▶ _SET PROBLEM_
Find all lines in the listing that include the word "finishes", then copy them.

▶ _EXCERPTED RECORDS_
▶
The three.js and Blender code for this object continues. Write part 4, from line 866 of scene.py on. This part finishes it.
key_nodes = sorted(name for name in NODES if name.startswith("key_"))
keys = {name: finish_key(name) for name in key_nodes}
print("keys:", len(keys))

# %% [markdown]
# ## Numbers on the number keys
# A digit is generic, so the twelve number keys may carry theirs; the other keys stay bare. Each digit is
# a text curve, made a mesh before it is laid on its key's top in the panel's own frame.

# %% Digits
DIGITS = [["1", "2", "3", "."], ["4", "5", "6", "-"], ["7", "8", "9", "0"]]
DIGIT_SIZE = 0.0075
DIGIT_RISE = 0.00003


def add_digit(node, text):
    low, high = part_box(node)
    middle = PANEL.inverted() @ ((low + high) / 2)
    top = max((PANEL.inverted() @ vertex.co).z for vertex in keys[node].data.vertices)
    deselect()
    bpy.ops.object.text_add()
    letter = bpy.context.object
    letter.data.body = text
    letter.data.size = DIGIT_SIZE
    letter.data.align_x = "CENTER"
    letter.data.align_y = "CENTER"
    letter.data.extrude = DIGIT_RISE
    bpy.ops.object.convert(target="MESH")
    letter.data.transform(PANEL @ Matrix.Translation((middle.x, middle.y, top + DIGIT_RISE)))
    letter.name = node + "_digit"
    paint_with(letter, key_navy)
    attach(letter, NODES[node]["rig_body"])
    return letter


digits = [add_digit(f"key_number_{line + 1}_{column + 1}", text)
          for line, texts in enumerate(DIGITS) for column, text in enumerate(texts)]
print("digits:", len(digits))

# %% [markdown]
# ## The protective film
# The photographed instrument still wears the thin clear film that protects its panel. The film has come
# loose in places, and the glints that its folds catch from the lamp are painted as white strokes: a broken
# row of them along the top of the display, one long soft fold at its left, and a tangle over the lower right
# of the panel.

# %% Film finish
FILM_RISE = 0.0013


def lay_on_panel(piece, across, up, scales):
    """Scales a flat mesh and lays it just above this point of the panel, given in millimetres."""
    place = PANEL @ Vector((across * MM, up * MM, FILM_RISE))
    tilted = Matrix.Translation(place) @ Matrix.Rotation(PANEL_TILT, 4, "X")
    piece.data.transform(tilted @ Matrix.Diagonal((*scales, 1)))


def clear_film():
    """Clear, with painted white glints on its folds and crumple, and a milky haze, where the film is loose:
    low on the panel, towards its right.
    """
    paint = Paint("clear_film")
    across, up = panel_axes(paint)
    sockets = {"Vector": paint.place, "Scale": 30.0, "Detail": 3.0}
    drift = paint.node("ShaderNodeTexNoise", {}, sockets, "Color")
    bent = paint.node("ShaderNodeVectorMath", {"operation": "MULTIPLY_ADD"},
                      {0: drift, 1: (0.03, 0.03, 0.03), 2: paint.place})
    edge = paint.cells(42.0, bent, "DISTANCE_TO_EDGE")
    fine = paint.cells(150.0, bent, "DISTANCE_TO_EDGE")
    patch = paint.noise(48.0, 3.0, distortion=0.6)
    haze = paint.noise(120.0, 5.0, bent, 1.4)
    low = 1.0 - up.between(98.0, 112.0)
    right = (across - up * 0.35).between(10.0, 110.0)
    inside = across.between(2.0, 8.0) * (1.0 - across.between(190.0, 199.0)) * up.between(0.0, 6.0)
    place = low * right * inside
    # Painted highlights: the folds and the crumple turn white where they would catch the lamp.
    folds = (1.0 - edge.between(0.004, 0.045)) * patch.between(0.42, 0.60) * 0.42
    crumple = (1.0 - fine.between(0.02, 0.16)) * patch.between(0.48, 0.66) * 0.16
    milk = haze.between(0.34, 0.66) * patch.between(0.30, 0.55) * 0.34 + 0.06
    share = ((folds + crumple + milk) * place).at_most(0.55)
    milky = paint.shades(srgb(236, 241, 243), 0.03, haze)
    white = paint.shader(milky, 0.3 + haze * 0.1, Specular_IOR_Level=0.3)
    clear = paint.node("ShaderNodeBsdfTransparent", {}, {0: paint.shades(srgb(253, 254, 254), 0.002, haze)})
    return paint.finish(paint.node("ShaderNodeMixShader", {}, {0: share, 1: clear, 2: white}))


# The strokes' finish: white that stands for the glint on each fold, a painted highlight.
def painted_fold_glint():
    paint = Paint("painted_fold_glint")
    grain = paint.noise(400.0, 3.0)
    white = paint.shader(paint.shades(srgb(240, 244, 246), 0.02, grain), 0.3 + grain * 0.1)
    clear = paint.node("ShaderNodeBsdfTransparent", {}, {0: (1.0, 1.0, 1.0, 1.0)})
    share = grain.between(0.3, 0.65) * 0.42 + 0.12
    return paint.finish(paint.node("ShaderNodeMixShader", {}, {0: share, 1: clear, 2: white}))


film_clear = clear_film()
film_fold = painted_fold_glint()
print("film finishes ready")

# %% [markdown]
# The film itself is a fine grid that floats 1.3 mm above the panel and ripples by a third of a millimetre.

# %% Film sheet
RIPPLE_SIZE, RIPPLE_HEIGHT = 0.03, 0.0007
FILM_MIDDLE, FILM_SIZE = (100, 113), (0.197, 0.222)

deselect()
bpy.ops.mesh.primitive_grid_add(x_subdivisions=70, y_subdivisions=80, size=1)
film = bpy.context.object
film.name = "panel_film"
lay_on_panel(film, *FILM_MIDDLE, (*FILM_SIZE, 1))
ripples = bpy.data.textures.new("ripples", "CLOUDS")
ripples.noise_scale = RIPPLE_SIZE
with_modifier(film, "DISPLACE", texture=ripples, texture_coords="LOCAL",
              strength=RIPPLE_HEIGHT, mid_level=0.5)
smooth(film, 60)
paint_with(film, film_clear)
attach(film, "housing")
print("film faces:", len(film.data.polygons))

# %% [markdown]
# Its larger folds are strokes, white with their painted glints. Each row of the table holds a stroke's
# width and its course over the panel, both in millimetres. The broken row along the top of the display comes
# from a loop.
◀
▶
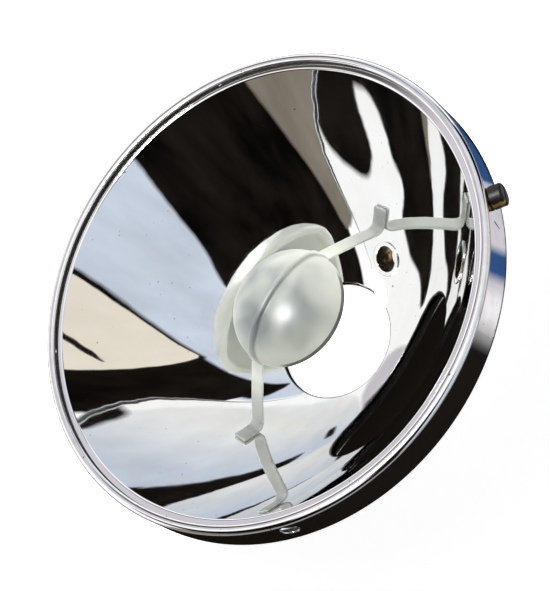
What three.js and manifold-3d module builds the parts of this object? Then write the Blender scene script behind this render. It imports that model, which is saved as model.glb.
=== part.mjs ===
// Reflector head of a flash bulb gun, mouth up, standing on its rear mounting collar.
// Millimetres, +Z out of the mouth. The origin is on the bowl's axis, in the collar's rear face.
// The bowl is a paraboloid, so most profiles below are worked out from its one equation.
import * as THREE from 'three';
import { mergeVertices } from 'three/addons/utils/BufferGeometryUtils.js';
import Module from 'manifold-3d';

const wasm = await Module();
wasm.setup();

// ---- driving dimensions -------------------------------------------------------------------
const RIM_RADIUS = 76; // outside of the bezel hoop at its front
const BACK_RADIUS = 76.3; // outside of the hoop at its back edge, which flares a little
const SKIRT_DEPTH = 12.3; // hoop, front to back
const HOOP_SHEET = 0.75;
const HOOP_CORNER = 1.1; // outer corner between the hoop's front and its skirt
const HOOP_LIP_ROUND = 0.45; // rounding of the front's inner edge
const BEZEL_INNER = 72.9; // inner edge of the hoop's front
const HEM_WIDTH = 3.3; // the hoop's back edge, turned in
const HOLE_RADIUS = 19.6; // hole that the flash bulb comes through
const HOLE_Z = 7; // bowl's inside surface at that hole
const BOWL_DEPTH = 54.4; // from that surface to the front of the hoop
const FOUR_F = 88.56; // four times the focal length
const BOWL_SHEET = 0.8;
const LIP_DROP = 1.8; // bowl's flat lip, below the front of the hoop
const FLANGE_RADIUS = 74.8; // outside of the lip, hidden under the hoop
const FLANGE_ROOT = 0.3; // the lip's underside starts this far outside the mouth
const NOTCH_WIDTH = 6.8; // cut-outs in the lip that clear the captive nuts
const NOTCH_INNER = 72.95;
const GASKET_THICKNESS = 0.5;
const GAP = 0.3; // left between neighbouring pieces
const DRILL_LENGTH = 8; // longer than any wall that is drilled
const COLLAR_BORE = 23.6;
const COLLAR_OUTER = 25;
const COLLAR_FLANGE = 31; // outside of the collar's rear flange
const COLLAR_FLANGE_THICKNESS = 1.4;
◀
▶
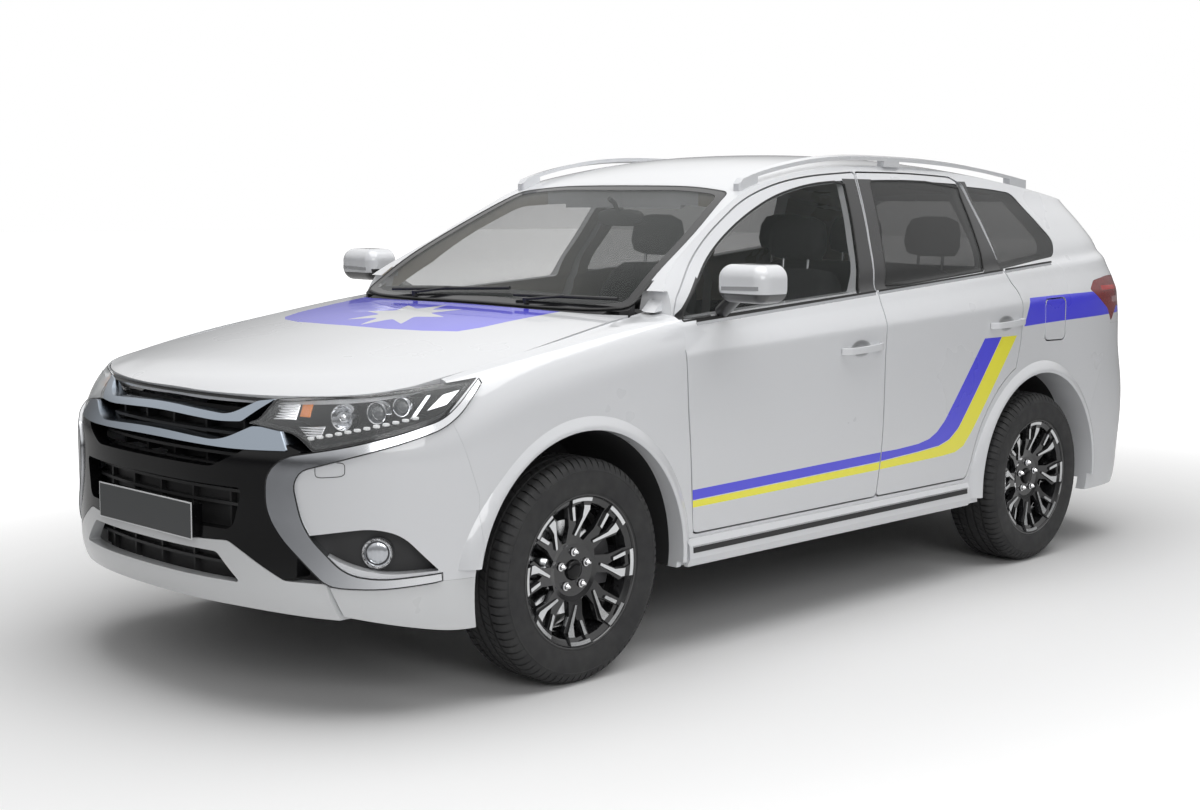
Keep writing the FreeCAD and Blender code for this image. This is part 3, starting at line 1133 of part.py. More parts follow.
◀
▶ _FINISHED EXERCISE_
The three.js and Blender code for this object continues. Write part 4, from line 866 of scene.py on. This part finishes it.
print("film finishes ready")